At age 22, she moved to Uganda to volunteer as a teacher in a convent school, where she taught girls science and sewing. This experience led her to believe that a free, high-quality education should be the right of all children. During her time in Uganda, she travelled to neighbouring Tanzania and met Richard Sisia, a Tanzanian safari driver. They later married and her father-in-law gifted the newlyweds a small plot of land in Arusha, Tanzania to start the school.

== The School of St Jude ==
In January 2002, Sisia established The School of St Jude in Arusha, Tanzania, with fundraising support from Australia. The school opened with one volunteer teacher and three students. Today, it provides free education to over 1,800 students at the primary and secondary levels. The school accepts applications from three regions in Tanzania and employs over 350 staff members across three campuses, 99% of whom are local Tanzanians.

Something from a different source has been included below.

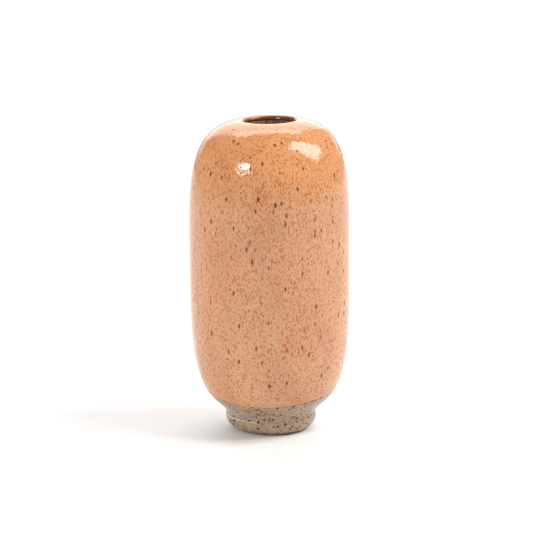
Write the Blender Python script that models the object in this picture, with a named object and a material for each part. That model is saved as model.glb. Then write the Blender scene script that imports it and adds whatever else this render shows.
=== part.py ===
"""Stoneware bud vase: a thrown body luted onto a turned foot ring, and its three coats of glaze.

Units are metres and +Z is up. The origin is the middle of the face the vase stands on. Every
piece is turned about Z from an outline of (radius, height) points. The outlines all come from
one line, the outer face of the glazed vase, or lie a stated depth behind it.
"""

import math

import bmesh
import bpy

HEIGHT = 0.160
SEGMENTS = 40

# The body is widest a little above its middle. Above and below that it follows two quarters
# of a superellipse: the higher the power, the squarer the shoulder or the belly.
BODY_RADIUS = 0.0409
WIDEST_HEIGHT = 0.0963
SHOULDER_PEAK = HEIGHT + 0.0005
SHOULDER_POWER = 3.6
BELLY_BOTTOM = 0.0100
BELLY_POWER = 4.15

MOUTH_RADIUS = 0.0129
LIP_ROUND = 0.0021

# The foot: a cove under the belly, a soft ridge, and a well rounded lower edge.
COVE_RADIUS = 0.0286
COVE_WAIST = (0.0227, 0.0100)
RIDGE_RADIUS = 0.0232
RIDGE_HEIGHT = 0.0066
RESTING_RADIUS = 0.0154
RECESS_RADIUS = 0.0115
RECESS_DRAFT = 0.0008
RECESS_EDGE = 0.0008

# Layers, from the outer face inwards. Touching pieces keep a gap.
GAP = 0.0003
GLAZE_THICKNESS = 0.0006
CLAY_THICKNESS = 0.0042
CLAY_DEPTH = GLAZE_THICKNESS + GAP
INNER_CLAY_DEPTH = CLAY_DEPTH + CLAY_THICKNESS
LINER_DEPTH = INNER_CLAY_DEPTH + GAP
INNER_FACE_DEPTH = LINER_DEPTH + GLAZE_THICKNESS

GLAZE_LINE_HEIGHT = 0.0182
COAT_REACH_INSIDE = 0.0024
CLEAR_GLAZE_END = 0.0010
SEAM_HEIGHT = 0.0115

LIP_STEPS = 3
SHOULDER_STEPS = 7
BELLY_STEPS = 6
UNDERSIDE_STEPS = 2
COVE_STEPS = 4
FOOT_EDGE_STEPS = 5
RECESS_EDGE_STEPS = 2
SHARP_ANGLE = 50

PEACH = (0.80, 0.37, 0.19)
CLAY_GREY = (0.40, 0.33, 0.25)
BARE_CLAY = (0.47, 0.38, 0.28)
INSIDE_BROWN = (0.30, 0.15, 0.08)


def clear_scene():
    for old in list(bpy.data.objects):
        bpy.data.objects.remove(old, do_unlink=True)


def body_point(angle):
    """A point of the body's outer face: 0 is the widest place, +90 degrees the peak, -90 the bottom."""
    if angle >= 0:
        power = 2 / SHOULDER_POWER
        reach = SHOULDER_PEAK - WIDEST_HEIGHT
    else:
        power = 2 / BELLY_POWER
        reach = BELLY_BOTTOM - WIDEST_HEIGHT
    across = math.cos(angle) if abs(angle) < math.pi / 2 else 0.0
    return BODY_RADIUS * across**power, WIDEST_HEIGHT + reach * abs(math.sin(angle)) ** power


def shoulder_angle(radius):
    return math.acos((radius / BODY_RADIUS) ** (SHOULDER_POWER / 2))


def belly_angle(radius):
    return -math.acos((radius / BODY_RADIUS) ** (BELLY_POWER / 2))


def belly_angle_at(height):
    share = (WIDEST_HEIGHT - height) / (WIDEST_HEIGHT - BELLY_BOTTOM)
    return -math.asin(share ** (BELLY_POWER / 2))


def body_line(first, last, steps):
    return [body_point(first + (last - first) * i / steps) for i in range(steps + 1)]


def arc_line(centre, radii, first, last, steps):
    """Points on an ellipse's arc, from one angle in degrees to another, 0 pointing outwards."""
    points = []
    for i in range(steps + 1):
        angle = math.radians(first + (last - first) * i / steps)
        points.append((centre[0] + radii[0] * math.cos(angle), centre[1] + radii[1] * math.sin(angle)))
    return points


def curve_line(start, pull, end, steps):
    """Points on a curve from start to end that leans towards the point pull."""
    points = []
    for i in range(steps + 1):
        t = i / steps
        weights = ((1 - t) ** 2, 2 * t * (1 - t), t**2)
        points.append(tuple(sum(w * p[k] for w, p in zip(weights, (start, pull, end))) for k in (0, 1)))
    return points


def set_in(line, depth):
    """A falling line moved in behind the outer face by a depth, its chords kept parallel."""
    normals = []
    for (r0, z0), (r1, z1) in zip(line, line[1:]):
        length = math.hypot(r1 - r0, z1 - z0)
        normals.append(((z1 - z0) / length, (r0 - r1) / length))
    ends_on_axis = line[-1][0] == 0
    last = (-normals[-1][0], normals[-1][1]) if ends_on_axis else normals[-1]
    moved = []
    for point, before, after in zip(line, normals[:1] + normals, normals + [last]):
        middle = [(before[k] + after[k]) / 2 for k in (0, 1)]
        reach = depth / (middle[0] ** 2 + middle[1] ** 2)
        moved.append((point[0] + middle[0] * reach, point[1] + middle[1] * reach))
    return moved


def mouth_line(bottom):
    """Up the mouth's wall from a height and round the lip to its highest point."""
    centre = (MOUTH_RADIUS + LIP_ROUND, HEIGHT - LIP_ROUND)
    return [(MOUTH_RADIUS, bottom)] + arc_line(centre, (LIP_ROUND, LIP_ROUND), 180, 90, LIP_STEPS)


def coated_line():
    """From the lip down the shoulder and the belly to the line where the coloured glaze ends."""
    shoulder = body_line(shoulder_angle(MOUTH_RADIUS + LIP_ROUND), 0, SHOULDER_STEPS)
    return shoulder + body_line(0, belly_angle_at(GLAZE_LINE_HEIGHT), BELLY_STEPS)[1:]


def underside_line(top):
    """The belly's underside from a height down, the cove and the foot's wall, to the floor."""
    cove_angle = belly_angle(COVE_RADIUS)
    underside = body_line(belly_angle_at(top), cove_angle, UNDERSIDE_STEPS)
    cove = curve_line(underside[-1], COVE_WAIST, (RIDGE_RADIUS, RIDGE_HEIGHT), COVE_STEPS)
    radii = (RIDGE_RADIUS - RESTING_RADIUS, RIDGE_HEIGHT)
    edge = arc_line((RESTING_RADIUS, RIDGE_HEIGHT), radii, 0, -90, FOOT_EDGE_STEPS)
    return underside + cove[1:] + edge[1:]


def cut_line(line, height, keep_above):
    """The part of a falling line above or below a height, with a point set on the height."""
    for i in range(len(line) - 1):
        (r0, z0), (r1, z1) = line[i], line[i + 1]
        if z0 >= height > z1:
            crossing = (r0 + (r1 - r0) * (z0 - height) / (z0 - z1), height)
            return line[: i + 1] + [crossing] if keep_above else [crossing] + line[i + 1 :]
    return line


def inside_line(depth):
    """The cavity's face at a depth behind the outer face, from beside the mouth to the floor's middle."""
    line = body_line(shoulder_angle(MOUTH_RADIUS + LIP_ROUND), 0, SHOULDER_STEPS)
    line += body_line(0, math.radians(-90), BELLY_STEPS + 2)[1:]
    return set_in(line, depth)


def material(name, colour, roughness):
    made = bpy.data.materials.new(name)
    made.use_nodes = True
    shader = made.node_tree.nodes["Principled BSDF"]
    shader.inputs["Base Color"].default_value = (*colour, 1.0)
    shader.inputs["Roughness"].default_value = roughness
    shader.inputs["Metallic"].default_value = 0.0
    return made


def turned(name, outline, finish):
    """A solid: the outline is closed, or runs from axis to axis, and is spun once round Z."""
    shape = bmesh.new()
    corners = [shape.verts.new((radius, 0.0, height)) for radius, height in outline]
    for start, end in zip(corners, corners[1:] + corners[:1]):
        if start.co.x > 0 or end.co.x > 0:
            shape.edges.new((start, end))
    bmesh.ops.spin(
        shape,
        geom=list(shape.verts) + list(shape.edges),
        cent=(0, 0, 0),
        axis=(0, 0, 1),
        angle=math.tau,
        steps=SEGMENTS,
        use_merge=True,
    )
    bmesh.ops.remove_doubles(shape, verts=shape.verts, dist=1e-6)
    bmesh.ops.recalc_face_normals(shape, faces=shape.faces)
    mesh = bpy.data.meshes.new(name)
    shape.to_mesh(mesh)
    shape.free()
    mesh.shade_smooth()
    mesh.set_sharp_from_angle(angle=math.radians(SHARP_ANGLE))
    mesh.materials.append(finish)
    piece = bpy.data.objects.new(name, mesh)
    bpy.context.collection.objects.link(piece)
    return piece


def stoneware_body():
    """The thrown pot: its wall, shoulder and lip, and a flat base at the seam with the foot."""
    inner = inside_line(INNER_CLAY_DEPTH)
    line = mouth_line(bottom=inner[0][1]) + coated_line()[1:]
    line += underside_line(GLAZE_LINE_HEIGHT)[1:]
    outer = cut_line(set_in(line, CLAY_DEPTH), SEAM_HEIGHT, keep_above=True)
    base_middle = (0.0, SEAM_HEIGHT)
    finish = material("stoneware", CLAY_GREY, 0.7)
    turned("stoneware_body", outer + [base_middle] + inner[::-1], finish)


def foot_ring():
    """The turned ring under the body. Its lower edge and the face it stands on are bare clay."""
    line = underside_line(GLAZE_LINE_HEIGHT)
    bare_from = CLEAR_GLAZE_END - GAP
    glazed = set_in(cut_line(line, bare_from, keep_above=True), CLAY_DEPTH)
    glazed = cut_line(glazed, SEAM_HEIGHT - GAP, keep_above=False)
    bare = cut_line(line, bare_from, keep_above=False)
    edge_centre = (RECESS_RADIUS + RECESS_EDGE, RECESS_EDGE)
    inner_edge = arc_line(edge_centre, (RECESS_EDGE, RECESS_EDGE), 270, 180, RECESS_EDGE_STEPS)
    top = (RECESS_RADIUS - RECESS_DRAFT, SEAM_HEIGHT - GAP)
    finish = material("bare_clay", BARE_CLAY, 0.85)
    turned("foot_ring", glazed + bare + inner_edge + [top], finish)


def peach_glaze_coat():
    """The coloured glaze, from just inside the mouth down to the line it was dipped to."""
    line = mouth_line(HEIGHT - COAT_REACH_INSIDE) + coated_line()[1:]
    back = set_in(line, GLAZE_THICKNESS)
    turned("peach_glaze_coat", line + back[::-1], material("peach_glaze", PEACH, 0.2))


def clear_foot_glaze():
    """The clear glaze on the belly's underside, the cove and the foot, wiped off above the floor."""
    line = underside_line(GLAZE_LINE_HEIGHT - GAP)
    line = cut_line(line, CLEAR_GLAZE_END, keep_above=True)
    back = set_in(line, GLAZE_THICKNESS)
    turned("clear_foot_glaze", line + back[::-1], material("clear_glaze", CLAY_GREY, 0.15))


def liner_glaze():
    """The glaze poured inside: floor, wall and shoulder, and up the mouth to meet the coat."""
    top = HEIGHT - COAT_REACH_INSIDE - GAP
    faces = []
    for depth, mouth in ((LINER_DEPTH, MOUTH_RADIUS + GLAZE_THICKNESS), (INNER_FACE_DEPTH, MOUTH_RADIUS)):
        line = inside_line(depth)
        faces.append([(mouth, top), (mouth, line[0][1])] + line)
    clay_side, open_side = faces
    turned("liner_glaze", clay_side + open_side[::-1], material("liner", INSIDE_BROWN, 0.25))


clear_scene()
stoneware_body()
foot_ring()
peach_glaze_coat()
clear_foot_glaze()
liner_glaze()
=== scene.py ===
import math

import bpy
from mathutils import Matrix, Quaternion, Vector


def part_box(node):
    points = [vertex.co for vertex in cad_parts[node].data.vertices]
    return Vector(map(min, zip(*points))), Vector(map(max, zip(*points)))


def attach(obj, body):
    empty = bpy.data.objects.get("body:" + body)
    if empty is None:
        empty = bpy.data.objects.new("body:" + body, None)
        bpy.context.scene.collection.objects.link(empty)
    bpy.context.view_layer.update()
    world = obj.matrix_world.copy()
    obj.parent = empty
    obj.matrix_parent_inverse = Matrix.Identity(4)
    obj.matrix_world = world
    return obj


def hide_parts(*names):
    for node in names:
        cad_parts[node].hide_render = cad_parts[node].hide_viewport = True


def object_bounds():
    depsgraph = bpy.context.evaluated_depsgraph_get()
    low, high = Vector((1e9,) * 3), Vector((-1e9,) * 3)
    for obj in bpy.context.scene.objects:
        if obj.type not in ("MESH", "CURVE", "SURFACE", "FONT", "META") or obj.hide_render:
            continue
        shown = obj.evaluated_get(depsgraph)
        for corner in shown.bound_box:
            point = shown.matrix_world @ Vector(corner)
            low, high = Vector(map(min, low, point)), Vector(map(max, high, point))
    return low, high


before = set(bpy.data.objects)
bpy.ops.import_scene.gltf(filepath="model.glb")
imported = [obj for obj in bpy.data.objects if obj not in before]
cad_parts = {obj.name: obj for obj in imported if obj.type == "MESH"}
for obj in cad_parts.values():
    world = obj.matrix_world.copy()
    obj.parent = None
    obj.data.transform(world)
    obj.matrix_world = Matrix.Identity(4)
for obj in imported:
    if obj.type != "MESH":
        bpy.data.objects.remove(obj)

cad_low, cad_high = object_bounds()
mm = 0.001

# THE THROWN BODY
# One pot of iron-bearing stoneware, pulled up on the wheel and closed in to a narrow mouth.
# Its outer face follows two quarters of a superellipse, and every other layer lies a little
# behind that face. It shows only inside the foot, where its flat base is left bare.
coat_low, coat_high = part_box("peach_glaze_coat")
lip_height = coat_high.z
widest_radius = coat_high.x
widest_height = 96.3 * mm
shoulder_peak = lip_height + 0.5 * mm
shoulder_power = 3.6
belly_bottom = 10.0 * mm
belly_power = 4.15
mouth_radius = 12.9 * mm
lip_round = 2.1 * mm
glaze_thickness = 0.6 * mm
clay_depth = 0.9 * mm
inner_clay_depth = 5.1 * mm
glaze_line = coat_low.z
seam_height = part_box("stoneware_body")[0].z
throwing_line_gap = 7.5 * mm
throwing_line_depth = 0.035 * mm
piece_gap = 0.3 * mm
ring_gap = 2.4 * mm
ring_corners = 120
hidden_corners = 96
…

Each year, Sisia returns to Australia for a fundraising tour to support the school. She is often joined by alumni who share their experiences with the school and its impact. The events, held in various cities across Australia, include public speaking engagements, charity dinners, and community initiatives. These activities aim to raise funds for the school's operations and support its educational programs.

== Awards and recognition ==
Sisia has received international recognition for her work through various awards and media coverage. In 2007, she was awarded the Medal of the Order of Australia (OAM).

Her story has been featured twice on the ABC TV documentary program Australian Story - first in 2005 and again in 2009. In 2016, she was featured on Nine Network's 60 Minutes.

In 2012, she was named one of The Australian Financial Review and Westpac's 100 Women of Influence, nominated in the global category. In the same year, she was a finalist for the New South Wales Australian of the Year award.

Sisia was awarded the Sapphire Paul Harris Fellow recognition by Rotary International in 2000 and again in 2019. This honour is given to individuals who have made exceptional contributions to their communities and Rotary's humanitarian efforts.

Sisia is also the author of St Jude’s (2007), a memoir about her life and the establishment of the school. An updated account of the school's history, entitled The School That Hope Built was later published in 2023, written by former employee Madeleine Kelly.

== Current life ==
Sisia has four children and has lived in Tanzania for over 25 years. In addition to her work at The School of St Jude, she and her husband run a safari company in Tanzania.

She remains actively involved in the daily operations of the school, overseeing its growth and continuing to be a prominent advocate for education. She regularly speaks at international conferences and forums, highlighting the critical role of education as a tool to combat poverty.